Phase C — Status APIbuildA2APublicStatus + A2APublicStatusPayload; enabled follows A2A_ENABLED (Agent Card 404 / JSON-RPC 503 when disabled).
Phase C — Observabilitymesh.a2a.rpc.request + mesh.a2a.rpc.complete (durationMs, outcome: ok / jsonrpc_error / exception / invalid_json); SSE stream: stream_start / stream_end. Caller fields: callerKind + callerRef via a2aCallerLogFields (no plaintext email).
Phase C — UISettings → A2A imports A2APublicStatusPayload; banner if enabled: false.
Phase C — DocsMESH_V1_REDIS_BUS.md, PRODUCTION.md §10–11, MESH_V1_DONE.md checkboxes updated; some mesh checkboxes remain intentionally open (hard agent→agent transport, dev README, mock bus tests).

2. Remaining limitations (multi-worker)

Everything runs in the same Node process per replica: suitable for "single OS" / one VM / one pod. With multiple workers or replicas:

Scroll horizontally →
TopicStatus
TasksResolved by default: RedisTaskStore + REDIS_URL. A2A_TASK_STORE=memory for local tests without Redis.
A2A rate limitResolved: Redis (hive:rl:a2a:*, A2A_RATE_LIMIT_*).
Card keysResolved in prod: A2A_SIGNING_SECRET_KEY_HEX + A2A_NOISE_STATIC_SECRET_KEY_HEX (64 hex each); otherwise warning (rotating keys).
SDK auditPer process: A2A_SDK_AUDIT_ENABLED=false recommended on multiple workers until a distributed audit store is available.
SDK circuit breakerPer process: A2A_SDK_CIRCUIT_BREAKER_ENABLED=false if per-instance state is not desired.
Server singletonOne HiveA2AServer per worker — normal; shared state goes through Redis.

3. Maintainability

Scroll horizontally →
PointDetail
Stub executorThe text [Hive platform A2A — stub executor] is intentional; any business replacement must remain in server.ts (or a dedicated module imported from there).
A2A logsLogger a2a.jsonrpc + event mesh.a2a.rpc.request — stable fields for filtering; extend with exit/duration if SOC requires it.
Operator statusA single buildA2APublicStatus function prevents drift between the API and future consumers.
URL in the cardBased on AUTH_URL from env(). Behind a reverse proxy, AUTH_URL must be the public URL seen by clients (not http://localhost:3000 in prod).
file: dependencyThe SDK lives in the monorepo; to publish the app without the full repo, you will need npm pack / private registry / workspace CI — plan for this in the release pipeline.
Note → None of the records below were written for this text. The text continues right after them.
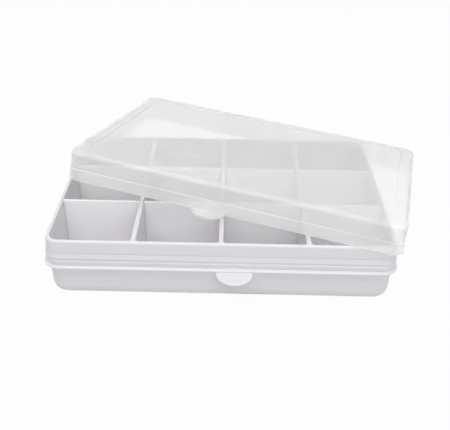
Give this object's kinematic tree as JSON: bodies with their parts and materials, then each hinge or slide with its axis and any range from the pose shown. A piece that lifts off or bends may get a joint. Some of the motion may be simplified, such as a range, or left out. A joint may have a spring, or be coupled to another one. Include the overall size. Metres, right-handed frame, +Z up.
{
  "type": "divided snack box",
  "caption": "Divided snack box: a tray with lift-out cross dividers that make compartments, and a clear frosted lid lying askew on its rim.",
  "frame": {"origin": "centre of the tray's flat base", "axes": "+X along the long side to the right as seen from the finger tabs, +Y to the back, +Z up"},
  "size_m": [0.3107, 0.2512, 0.0912],
  "materials": {
    "tray_plastic": "satin moulded polypropylene with a fine grain",
    "divider_plastic": "smooth satin moulded polypropylene",
    "lid_plastic": "frosted translucent polypropylene"
  },
  "bodies": {
    "tray": {"tray": "tray_plastic"},
    "lid": {"lid": "lid_plastic"},
    "divider_front_1": {"divider_front_1": "divider_plastic"},
    "divider_front_2": {"divider_front_2": "divider_plastic"},
    "divider_front_3": {"divider_front_3": "divider_plastic"},
    "divider_front_4": {"divider_front_4": "divider_plastic"},
    "divider_rear_1": {"divider_rear_1": "divider_plastic"},
    "divider_rear_2": {"divider_rear_2": "divider_plastic"},
    "divider_rear_3": {"divider_rear_3": "divider_plastic"},
    "divider_rear_4": {"divider_rear_4": "divider_plastic"}
  },
  "joints": [
    {"name": "lid_lift", "type": "slide", "parent": "tray", "child": "lid", "axis": [0.1035, 0.1157, 0.9879], "range_m": [0, 0.12]},
    {"name": "divider_front_1_lift", "type": "slide", "parent": "tray", "child": "divider_front_1", "axis": [0, 0, 1], "range_m": [0, 0.0131]},
    {"name": "divider_front_2_lift", "type": "slide", "parent": "tray", "child": "divider_front_2", "axis": [0, 0, 1], "range_m": [0, 0.0252]},
    {"name": "divider_front_3_lift", "type": "slide", "parent": "tray", "child": "divider_front_3", "axis": [0, 0, 1], "range_m": [0, 0.0184]},
    {"name": "divider_front_4_lift", "type": "slide", "parent": "tray", "child": "divider_front_4", "axis": [0, 0, 1], "range_m": [0, 0.0117]},
    {"name": "divider_rear_1_lift", "type": "slide", "parent": "tray", "child": "divider_rear_1", "axis": [0, 0, 1], "range_m": [0, 0.007]},
    {"name": "divider_rear_2_lift", "type": "slide", "parent": "tray", "child": "divider_rear_2", "axis": [0, 0, 1], "range_m": [0, 0.0187]},
    {"name": "divider_rear_3_lift", "type": "slide", "parent": "tray", "child": "divider_rear_3", "axis": [0, 0, 1], "range_m": [0, 0.0117]},
    {"name": "divider_rear_4_lift", "type": "slide", "parent": "tray", "child": "divider_rear_4", "axis": [0, 0, 1], "range_m": [0, 0.005]}
  ]
}
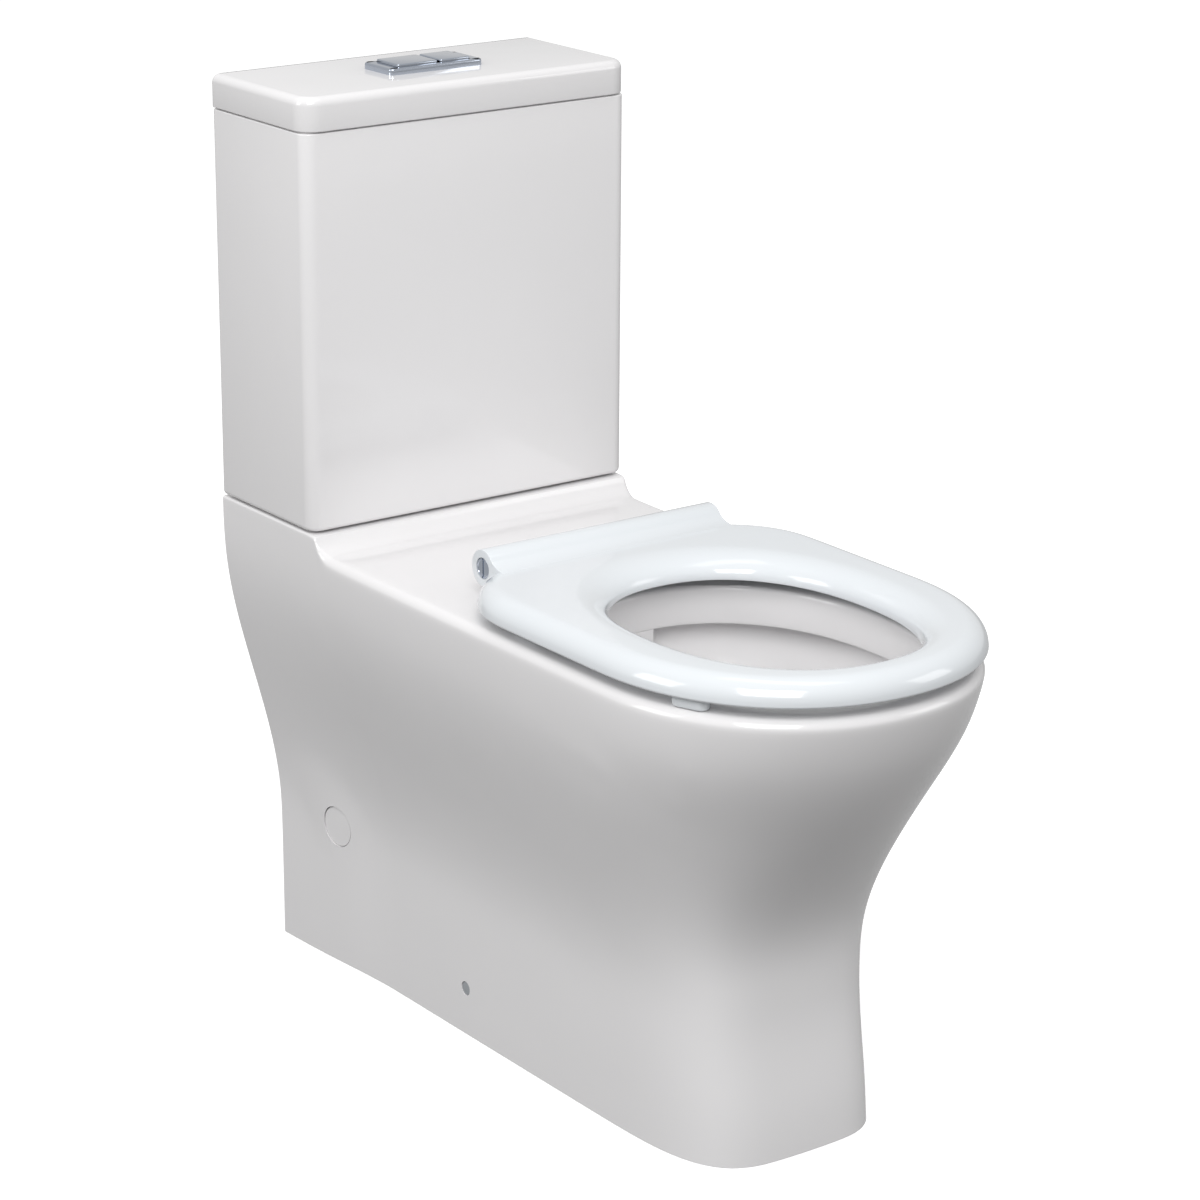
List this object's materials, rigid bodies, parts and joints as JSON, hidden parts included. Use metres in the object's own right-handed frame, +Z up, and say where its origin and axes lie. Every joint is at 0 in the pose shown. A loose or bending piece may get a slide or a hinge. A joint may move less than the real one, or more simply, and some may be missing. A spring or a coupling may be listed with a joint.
{
  "type": "back-to-wall toilet",
  "caption": "Close-coupled back-to-wall toilet: fully skirted pan, rimless bowl, square cistern with dual-flush plate, open oval seat on a bar hinge.",
  "frame": {"origin": "centre of the bounding box on the floor; the wall is the plane y = +0.399", "axes": "+Z up, -Y towards the front of the seat, +X to the user's left when seated"},
  "size_m": [0.358, 0.798, 0.8748],
  "materials": {
    "porcelain": "glossy vitreous glaze",
    "seat_white": "glossy moulded resin",
    "chrome": "polished plating",
    "steel": "plain zinc-plated",
    "brass": "turned",
    "valve_white": "moulded",
    "valve_blue": "moulded",
    "grey_plastic": "moulded",
    "rubber": "moulded"
  },
  "bodies": {
    "fixed": {"pan": "porcelain", "trapway": "porcelain", "outlet_spigot": "porcelain", "water_duct": "porcelain", "cistern": "porcelain", "hinge_pins": "chrome", "hinge_posts": "chrome", "hinge_washers": "rubber", "hinge_nuts": "grey_plastic", "flush_valve_body": "valve_white", "flush_valve_nut": "valve_white", "cistern_gasket": "rubber", "lever_pins": "steel", "inlet_valve_body": "valve_white", "inlet_valve_nut": "brass", "inlet_valve_washer": "rubber", "inlet_arm_pin": "steel", "cistern_bolts": "steel", "cistern_bolt_seals": "rubber", "cistern_bolt_washers": "steel", "cistern_wing_nuts": "brass", "side_caps": "porcelain", "floor_brackets": "steel", "bracket_screws": "steel", "screw_caps": "grey_plastic"},
    "lid": {"cistern_lid": "porcelain", "button_plate": "chrome", "button_sleeve": "grey_plastic", "sleeve_nut": "grey_plastic"},
    "full_button": {"full_flush_button": "chrome", "full_push_rod": "grey_plastic"},
    "half_button": {"half_flush_button": "chrome", "half_push_rod": "grey_plastic"},
    "full_lever": {"full_flush_lever": "valve_white"},
    "half_lever": {"half_flush_lever": "valve_white"},
    "valve_core": {"overflow_tube": "valve_blue", "valve_seal": "rubber"},
    "float": {"inlet_float": "grey_plastic"},
    "float_arm": {"inlet_arm": "valve_blue"},
    "seat": {"seat_ring": "seat_white", "seat_buffers": "seat_white"}
  },
  "joints": [
    {"name": "seat_hinge", "type": "hinge", "parent": "fixed", "child": "seat", "pos_m": [0, 0.0355, 0.4755], "axis": [-1, 0, 0], "range_deg": [0, 112]},
    {"name": "lid_lift", "type": "slide", "parent": "fixed", "child": "lid", "axis": [0, 0, 1], "range_m": [0, 0.15]},
    {"name": "full_button_press", "type": "slide", "parent": "lid", "child": "full_button", "axis": [0, 0, -1], "range_m": [0, 0.003], "stiffness_N_per_m": 1500, "springref_m": -0.003},
    {"name": "half_button_press", "type": "slide", "parent": "lid", "child": "half_button", "axis": [0, 0, -1], "range_m": [0, 0.003], "stiffness_N_per_m": 1500, "springref_m": -0.003},
    {"name": "full_lever_turn", "type": "hinge", "parent": "fixed", "child": "full_lever", "pos_m": [0, 0.3085, 0.75], "axis": [0, -1, 0], "range_deg": [0, 18.6]},
    {"name": "half_lever_turn", "type": "hinge", "parent": "fixed", "child": "half_lever", "pos_m": [0, 0.3215, 0.75], "axis": [0, 1, 0], "range_deg": [0, 18.6]},
    {"name": "valve_lift", "type": "slide", "parent": "fixed", "child": "valve_core", "axis": [0, 0, 1], "range_m": [0, 0.006]},
    {"name": "float_rise", "type": "slide", "parent": "fixed", "child": "float", "axis": [0, 0, 1], "range_m": [0, 0.012]},
    {"name": "float_arm_turn", "type": "hinge", "parent": "fixed", "child": "float_arm", "pos_m": [-0.13, 0.315, 0.78], "axis": [0, -1, 0], "range_deg": [0, 28.8]}
  ],
  "couplings": [
    {"joint": "full_lever_turn", "follows": "full_button_press", "rad_per_m": 107},
    {"joint": "half_lever_turn", "follows": "half_button_press", "rad_per_m": 107},
    {"joint": "valve_lift", "follows": "full_button_press", "ratio": 2},
    {"joint": "float_arm_turn", "follows": "float_rise", "rad_per_m": 41.7}
  ]
}
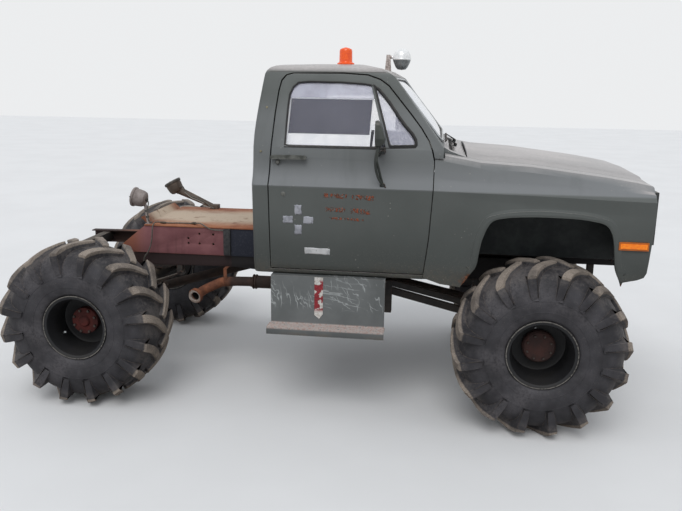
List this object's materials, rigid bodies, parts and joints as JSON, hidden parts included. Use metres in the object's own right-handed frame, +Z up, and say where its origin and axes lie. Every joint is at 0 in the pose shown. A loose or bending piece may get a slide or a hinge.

4. Security (brief reminder)

  • JSON-RPC requires at minimum the A2A_JSONRPC_MIN_ROLE role (default viewer): in sensitive prod environments, switching to operator reduces the attack surface (dashboard viewers can no longer call JSON-RPC).
  • GET /api/a2a/status: viewer+ — exposes configuration (TTL, rate limit, SDK flags), no secrets; acceptable for any user who can open Settings; do not make public without review.
  • Public agent card: no secrets; sensitive endpoints remain behind auth.
  • Ongoing review: A2A extensions (HTTP_EXTENSION_HEADER), SDK quotas and audit per THREAT_MODEL if present.

5. Summary: "perfect / scalable / maintainable"

  • Perfect: no — v1 (stub executor); SDK audit/circuit breaker remain optional on the cluster side.
  • Vertically scalable: yes.
  • Horizontally scalable: yes for A2A tasks + quota + stable keys (Redis + env); strict audit still requires evolution or A2A_SDK_AUDIT_ENABLED=false.
  • Maintainable: yes — A2A modules + public-status.ts + api/a2a/* routes.
  • Phase C: good trade-off — policy and observability without over-engineering; the MESH_V1_DONE checklist still reflects honest gaps (business transport, DX compose, bus tests).

For the mesh product checklist, cross-reference with MESH_V1_DONE.md, A2A_INTEGRATION.md, and MESH_V1_REDIS_BUS.md.


6. Addendum — Phase C targeted audit (review "as before")

Scroll horizontally →
CriterionNote
Same-OS consistencyYes: status and JSON-RPC remain in Next + Redis already used by the app.
ScalabilityUnchanged on the data side; status is an env() read per request — negligible.
RBACConsistent with authorize; HIVE_INTERNAL_TOKEN is still treated as operator (so it passes if minRole ≤ operator).
ConfidentialityJSON-RPC logs: callerKind / callerRef (hash for email-like values, UUID pass-through, service labels).
Documentation vs codeMESH_V1_DONE: some checked boxes assume that A2A logs = mesh v1 observability — honest for A2A, not yet for Redis pub/sub without a dedicated business handler.
Minimal debtUnit tests: a2a-log-privacy, buildA2APublicStatus + A2A_ENABLED; no E2E on /api/a2a/status.